After pass_sra, the store dst[12] = acc_tail appears in the compiler IR as
follows on 14.2 vs trunk:
GCC 14.2:
MEM[(struct SimdBlock8 *)dst + 768B].data[k]
GCC trunk (after PR118924):
MEM<double> [(struct SimdBlock8 *)dst + (768 + 8*k)B]

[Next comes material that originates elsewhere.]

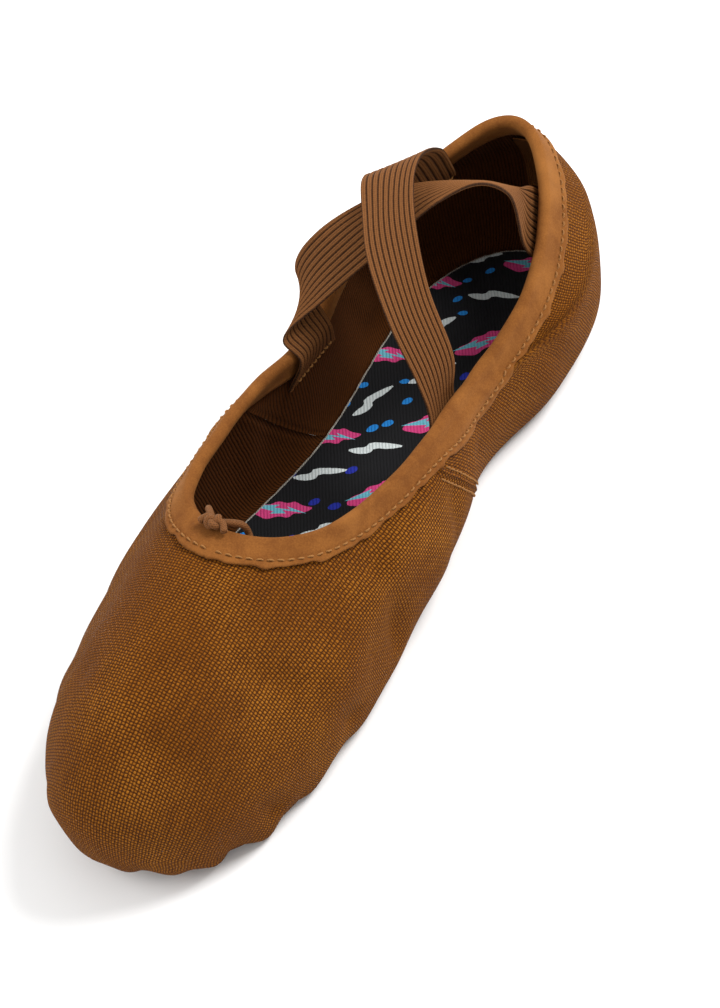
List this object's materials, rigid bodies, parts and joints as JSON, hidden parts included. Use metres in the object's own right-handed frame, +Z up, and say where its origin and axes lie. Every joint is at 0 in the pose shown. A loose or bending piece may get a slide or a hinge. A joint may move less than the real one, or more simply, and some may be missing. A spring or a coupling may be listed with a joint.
{
  "type": "ballet slipper",
  "caption": "Split-sole canvas ballet slipper with crossed elastic straps, a drawstring topline and a printed sock liner.",
  "frame": {"origin": "on the floor, under the middle of the slipper's length", "axes": "+Z up, +Y from the toe to the heel, +X to the side of the strap that lies on top at the front"},
  "size_m": [0.0754, 0.2454, 0.076],
  "materials": {
    "canvas": "plain-weave cotton canvas, dyed tan brown",
    "jersey": "fine rib knit cotton jersey, dark brown",
    "sole_suede": "split suede, napped",
    "binding_suede": "microfibre suede, short nap",
    "fibreboard": "pressed cellulose fibre board",
    "foam": "open-cell latex foam",
    "printed_liner": "black twill with a printed bolt and drop pattern",
    "elastic": "ribbed woven elastic",
    "cord": "round braided elastic cord",
    "thread": "twisted polyester sewing thread"
  },
  "bodies": {
    "forefoot": {"vamp_outer": "canvas", "vamp_lining": "jersey", "front_sole": "sole_suede", "forefoot_board": "fibreboard", "forefoot_pad": "foam", "arch_panel": "canvas", "sock_liner": "printed_liner", "binding": "binding_suede", "drawstring": "cord", "topline_thread": "thread"},
    "heel": {"quarter_outer_right": "canvas", "quarter_outer_left": "canvas", "quarter_lining_right": "jersey", "quarter_lining_left": "jersey", "heel_sole": "sole_suede", "heel_board": "fibreboard", "heel_pad": "foam", "heel_tape": "binding_suede", "heel_seam_thread": "thread", "side_seam_thread_front_right": "thread", "side_seam_thread_back_right": "thread", "side_seam_thread_front_left": "thread", "side_seam_thread_back_left": "thread", "strap_tack_front_right": "thread", "strap_tack_front_left": "thread", "strap_tack_back_left": "thread", "strap_tack_back_right": "thread"},
    "over_strap": {"strap_over": "elastic"},
    "under_strap": {"strap_under": "elastic"},
    "cord_end": {"drawstring_knot": "cord"}
  },
  "joints": [
    {"name": "sole_flex", "type": "hinge", "parent": "forefoot", "child": "heel", "pos_m": [0, -0.011, 0.0035], "axis": [1, 0, 0], "range_deg": [0, 30], "stiffness_Nm_per_rad": 0.02, "deforming": ["vamp_outer", "vamp_lining", "quarter_outer_right", "quarter_outer_left", "quarter_lining_right", "quarter_lining_left", "arch_panel", "sock_liner", "binding", "drawstring", "topline_thread"]},
    {"name": "strap_over_stretch", "type": "slide", "parent": "heel", "child": "over_strap", "axis": [0, 0, 1], "range_m": [0, 0.018], "stiffness_N_per_m": 60, "deforming": ["strap_over"]},
    {"name": "strap_under_stretch", "type": "slide", "parent": "heel", "child": "under_strap", "axis": [0, 0, 1], "range_m": [0, 0.018], "stiffness_N_per_m": 60, "deforming": ["strap_under"]},
    {"name": "drawstring_pull", "type": "slide", "parent": "forefoot", "child": "cord_end", "axis": [0, 0, 1], "range_m": [0, 0.012], "stiffness_N_per_m": 6, "deforming": ["drawstring_knot"]}
  ],
  "couplings": [
    {"joint": "strap_under_stretch", "follows": "strap_over_stretch", "ratio": 1}
  ]
}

That difference affects pass_lim (lim2). The loads from coeffs[6], coeffs[7],
and coeffs[8] (byte offsets +48, +56, +64 from coeffs) do not change inside
the outer loop, but:
- On 14.2, lim2 says they do not alias the first dst store, moves them
before the loop. We can see the following in the dumps
Moving statement
_47 = MEM[(const double *)coeffs_71(D) + 48B];
(cost 20) out of loop 1.
Moving statement
_49 = MEM[(const double *)coeffs_71(D) + 56B];
(cost 20) out of loop 1.
Moving statement
_51 = MEM[(const double *)coeffs_71(D) + 64B];
(cost 20) out of loop 1.
- On trunk, lim2 says they depend on the first flattened dst store at
+768B and leaves them inside the loop.
Further analysis shows that trunk SRA sets grp_same_access_path = 0 on
acc_tail.data, while on 14.2 it stays 1.
Reverting these three commits on trunk brings back 14.2-like store shapes and
lim2 behaviour in our small tests:
40445711b8a sra: Clear grp_same_access_path ... (PR118924)

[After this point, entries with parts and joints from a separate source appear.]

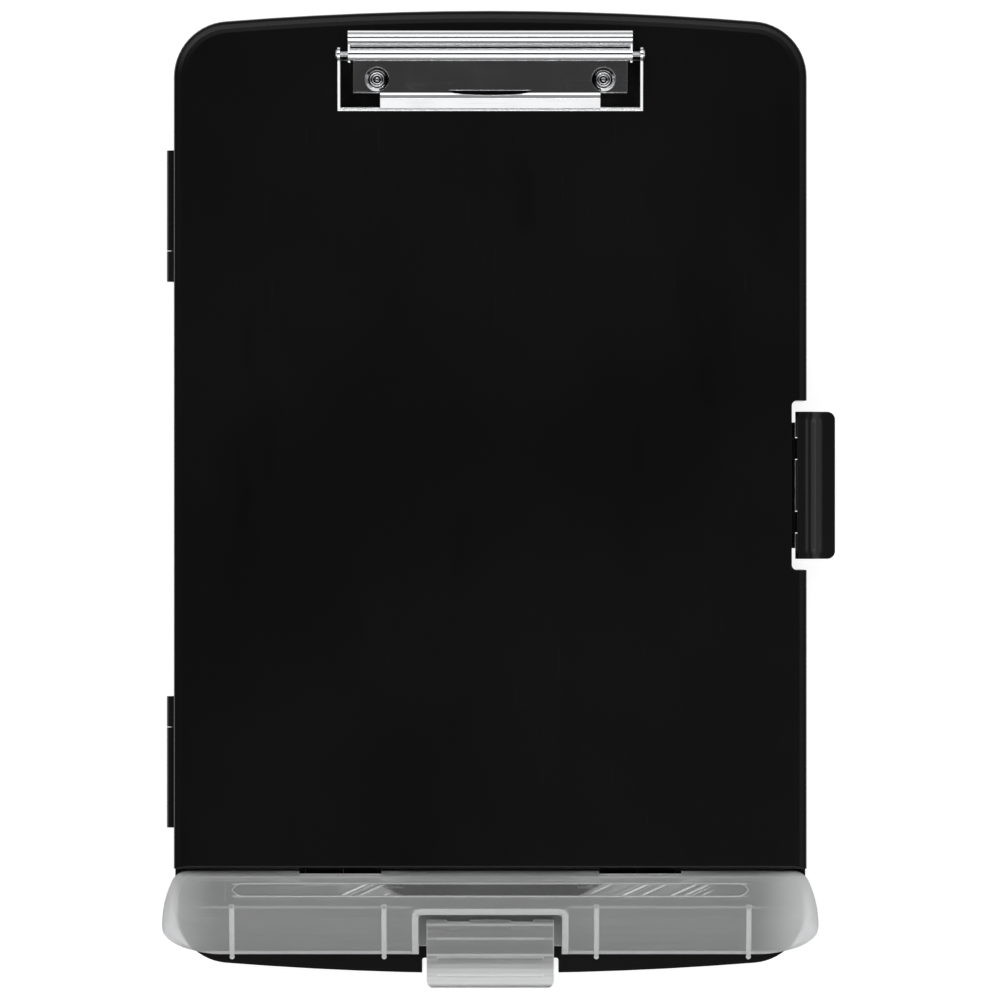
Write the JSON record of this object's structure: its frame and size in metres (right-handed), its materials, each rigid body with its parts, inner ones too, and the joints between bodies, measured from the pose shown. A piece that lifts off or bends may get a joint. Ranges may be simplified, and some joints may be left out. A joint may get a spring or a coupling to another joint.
{
  "type": "storage clipboard box",
  "caption": "Letter-size clipboard on a shallow storage box: hinged writing cover with a spring clip, side latch and a frosted pen compartment lid with its own latch.",
  "frame": {"origin": "centre of the flat back face, on which the box lies", "axes": "+Z out of the writing cover, +Y along the case towards the clip, +X towards the side latch"},
  "size_m": [0.2563, 0.3718, 0.0378],
  "materials": {
    "case_plastic": "satin black, fine grain",
    "frosted_plastic": "frosted translucent",
    "clip_chrome": "nickel-chrome plated sheet",
    "steel": "plain steel wire and pins"
  },
  "bodies": {
    "tray": {"base_tray": "case_plastic", "cover_pin_upper": "steel", "cover_pin_lower": "steel", "pen_lid_pin_left": "steel", "pen_lid_pin_right": "steel"},
    "cover": {"cover": "case_plastic", "side_latch_pin": "steel", "clip_base_plate": "clip_chrome", "clip_pivot_rod": "steel", "clip_rivet_left": "clip_chrome", "clip_rivet_right": "clip_chrome", "clip_washer_left": "clip_chrome", "clip_washer_right": "clip_chrome", "clip_backing_washer_left": "steel", "clip_backing_washer_right": "steel"},
    "side_latch": {"side_latch": "case_plastic"},
    "pen_lid": {"pen_lid": "frosted_plastic", "pen_latch_pin": "steel"},
    "pen_latch": {"pen_latch": "frosted_plastic"},
    "clip_clamp": {"clip_clamp": "clip_chrome", "clip_spring_left": "steel", "clip_spring_right": "steel"}
  },
  "joints": [
    {"name": "cover_hinge", "type": "hinge", "parent": "tray", "child": "cover", "pos_m": [-0.1206, 0, 0.02015], "axis": [0, -1, 0], "range_deg": [0, 180]},
    {"name": "side_latch_hinge", "type": "hinge", "parent": "cover", "child": "side_latch", "pos_m": [0.1183, 0.0029, 0.025], "axis": [0, -1, 0], "range_deg": [0, 85]},
    {"name": "pen_lid_hinge", "type": "hinge", "parent": "tray", "child": "pen_lid", "pos_m": [0, -0.1476, 0.024], "axis": [-1, 0, 0], "range_deg": [0, 90]},
    {"name": "pen_latch_hinge", "type": "hinge", "parent": "pen_lid", "child": "pen_latch", "pos_m": [0, -0.1646, 0.0249], "axis": [-1, 0, 0], "range_deg": [0, 80]},
    {"name": "clip_clamp_hinge", "type": "hinge", "parent": "cover", "child": "clip_clamp", "pos_m": [0, 0.1666, 0.0317], "axis": [-1, 0, 0], "range_deg": [0, 25], "stiffness_Nm_per_rad": 0.4, "springref_deg": -28.65}
  ]
}
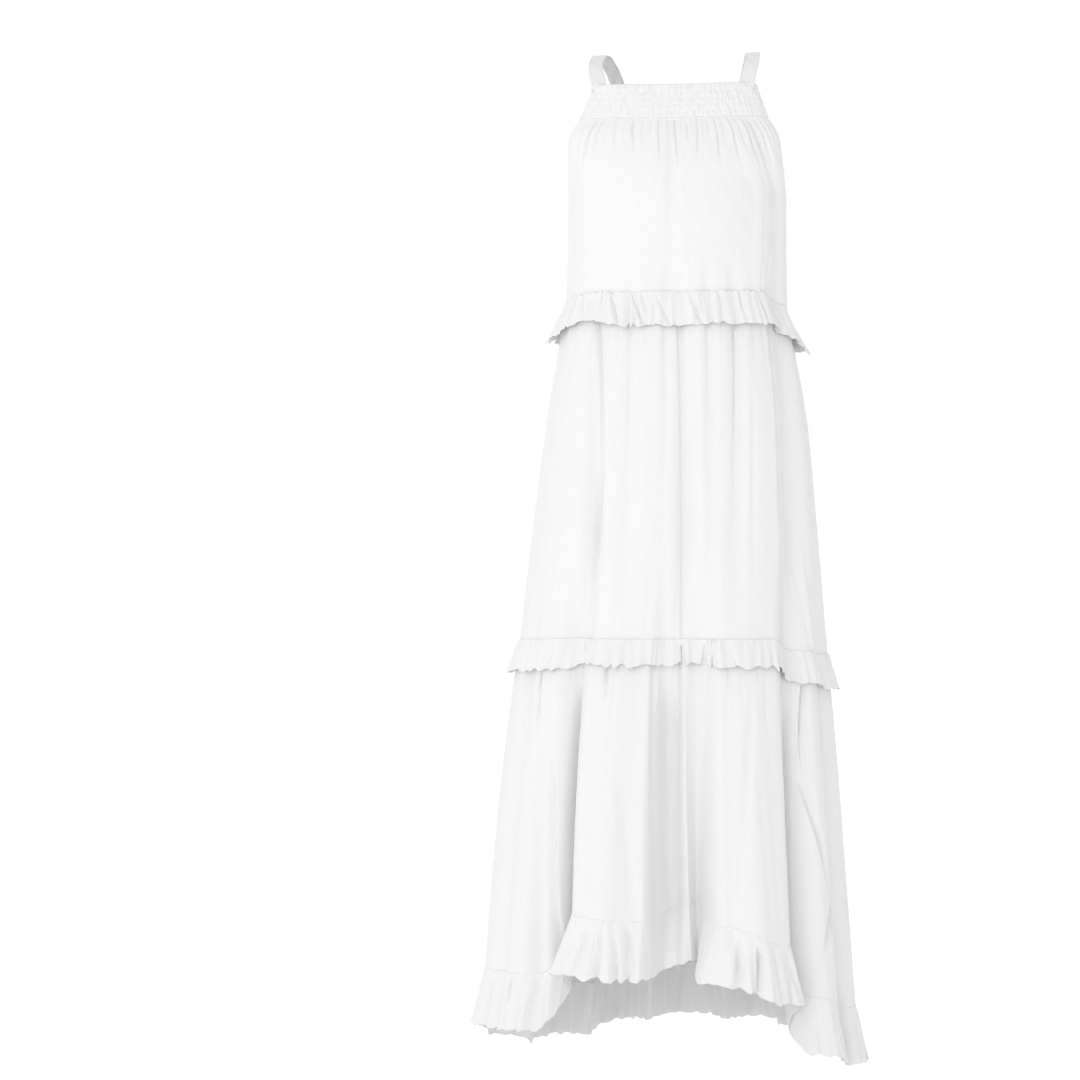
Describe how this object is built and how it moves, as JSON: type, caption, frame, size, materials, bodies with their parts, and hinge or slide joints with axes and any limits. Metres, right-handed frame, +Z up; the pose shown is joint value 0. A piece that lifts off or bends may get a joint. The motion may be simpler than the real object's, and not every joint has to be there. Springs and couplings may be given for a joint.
{
  "type": "maxi dress",
  "caption": "White sleeveless maxi dress with a shirred neck band, narrow straps, ruffled waist and tier seams, and a ruffled hem that is higher at the front.",
  "frame": {"origin": "midway between the two shoulder straps, at the height where their undersides rest on the wearer's shoulders, in the plane of the side seams", "axes": "+Z up, along the dress from its hem to its straps; the front faces -Y; the wearer's left is +X"},
  "size_m": [0.535, 0.454, 1.3596],
  "materials": {
    "cotton": "matte plain-woven cotton",
    "cotton_ruffle": "matte plain-woven cotton, gathered",
    "cotton_shirred": "matte cotton shirred on elastic lines",
    "cotton_strap": "matte cotton folded to a narrow strap"
  },
  "bodies": {
    "root": {"bodice_back": "cotton", "bodice_front": "cotton", "neck_band_back": "cotton_shirred", "neck_band_front": "cotton_shirred", "ruffle_hem_back": "cotton_ruffle", "ruffle_hem_front": "cotton_ruffle", "ruffle_mid_back": "cotton_ruffle", "ruffle_mid_front": "cotton_ruffle", "ruffle_waist_back": "cotton_ruffle", "ruffle_waist_front": "cotton_ruffle", "strap_left": "cotton_strap", "strap_right": "cotton_strap", "tier_low_back": "cotton", "tier_low_front": "cotton", "tier_mid_back": "cotton", "tier_mid_front": "cotton"}
  },
  "joints": []
}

07d24367002 sra: Avoid creating TBAA hazards (PR118924)
0c286ea4006 sra: Dont use build_reconstructed_reference ... (PR122976)
Issue B — Loop vectorization (ZMM vs XMM)
-----------------------------------------
We are not sure whether Issue A and Issue B are related. What we do see is
that reverting only the three SRA commits above makes the IR before the loop
vectorizer match 14.2 again — but that did not bring back 14.2-style
vectorization (ZMM) on the inner k loop.
At -O3:
- GCC 14.2: the loop vectorizer uses wide AVX-512 (ZMM). fopt-info mentions
trying again with SLP turned off.
simd_coeff_apply_microbench.i:63:24: optimized: basic block part vectorized
using 64 byte vectors
simd_coeff_apply_microbench.i:63:24: optimized: basic block part vectorized
using 64 byte vectors
simd_coeff_apply_microbench.i:69:15: optimized: basic block part vectorized
using 64 byte vectors
simd_coeff_apply_microbench.i:64:30: optimized: basic block part vectorized
using 64 byte vectors
simd_coeff_apply_microbench.i:64:30: optimized: basic block part vectorized
using 64 byte vectors
- GCC trunk: the same loop is often vectorized with narrower XMM code and
different SLP / loop-vectorizer choices.
simd_coeff_apply_microbench.i:41:1: optimized: basic block part vectorized
using 16 byte vectors
simd_coeff_apply_microbench.i:41:1: optimized: basic block part vectorized
using 16 byte vectors
<...More dumps here...>
We found several 2025 vectorizer commits that might explain this, including
PR115895 (1b5d2ccd060) and commits that removed some non-SLP loop-vector
paths (cfeee375ecc, da012141c28, 1ae9e3c88ea). Reverting that group might
help, but we did not finish: the changes are large and conflicted in
tree-vect-loop.cc.
Both issues come from the same test program and the same application loop.
We think they may have different causes, but we are not sure. We are not
asking for a fix right now — we would like guidance on whether to focus on
SRA/TBAA, LIM, or the loop vectorizer.